All these questions, and many others vital to writers who wish to break out of
silence, will be a part of the discussions on October 13 and 14 at the
Museum of the City of New York.
(See Read One Another (Now) for biographies of some of the writers who
will be speaking.
2.3 Write or be written (The Future) The
writers of IAWA look for writers to offer new representations of Italian
America. These will be texts written from one or another Italian American
position. They will be writings that render their positions with point and
passion and eloquence. Readers will find them irresistible.

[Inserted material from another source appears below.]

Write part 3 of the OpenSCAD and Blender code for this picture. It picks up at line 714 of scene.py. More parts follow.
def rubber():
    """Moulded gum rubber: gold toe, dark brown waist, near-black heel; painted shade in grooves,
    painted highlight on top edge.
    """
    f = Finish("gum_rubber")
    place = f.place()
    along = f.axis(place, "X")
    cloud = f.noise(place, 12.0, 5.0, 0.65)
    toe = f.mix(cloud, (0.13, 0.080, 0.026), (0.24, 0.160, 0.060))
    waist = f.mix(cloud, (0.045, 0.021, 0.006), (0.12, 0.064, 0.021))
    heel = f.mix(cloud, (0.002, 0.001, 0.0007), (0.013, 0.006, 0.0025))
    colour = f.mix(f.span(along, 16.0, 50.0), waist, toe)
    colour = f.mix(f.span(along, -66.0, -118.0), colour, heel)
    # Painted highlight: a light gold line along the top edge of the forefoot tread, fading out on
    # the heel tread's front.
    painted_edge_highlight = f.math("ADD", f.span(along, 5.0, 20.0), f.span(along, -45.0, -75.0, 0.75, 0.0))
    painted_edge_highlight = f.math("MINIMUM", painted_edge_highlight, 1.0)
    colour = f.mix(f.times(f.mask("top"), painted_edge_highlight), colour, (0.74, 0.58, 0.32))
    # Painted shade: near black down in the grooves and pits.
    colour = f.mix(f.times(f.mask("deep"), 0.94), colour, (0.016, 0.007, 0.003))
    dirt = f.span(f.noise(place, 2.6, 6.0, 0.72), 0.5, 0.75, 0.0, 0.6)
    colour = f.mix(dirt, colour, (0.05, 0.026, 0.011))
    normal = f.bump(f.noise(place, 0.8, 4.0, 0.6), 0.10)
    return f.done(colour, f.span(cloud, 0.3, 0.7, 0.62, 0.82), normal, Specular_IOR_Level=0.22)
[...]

When Italian American readers are fully conversant their literature and
history, they will find writers to examine it from the inside. The Italian
American ideology – the family, the saint, the pride of descent – will come
under the scrutiny of Italian American writers. Their works will be studied in
schools by all students, part of the general curriculum that any citizen of the
United States
or Canada
wishes to comprehend as part of the full civic and cultural equipment that goes
with calling oneself in the fullest sense a citizen of that nation. When issues
arise that matter to Italian Americans, they will have not only political and
professional and business leaders to speak for them. Italian Americans will
have leaders of thought and opinion to speak to the point, intellectuals who
can place it in the context of other issues, poets and novelists who can give
the most intimate portrait of what it means to live in a given position. Some
Italian American parents already encourage their children who wish to pursue
careers in writing. Italian American organizations will seek out writers as
visitors and speakers. To name someone an Italian American writer will be to
confer an honor and to share a powerful American freedom, the freedom to
express one’s position as fully, as clearly, as widely as it is possible to do.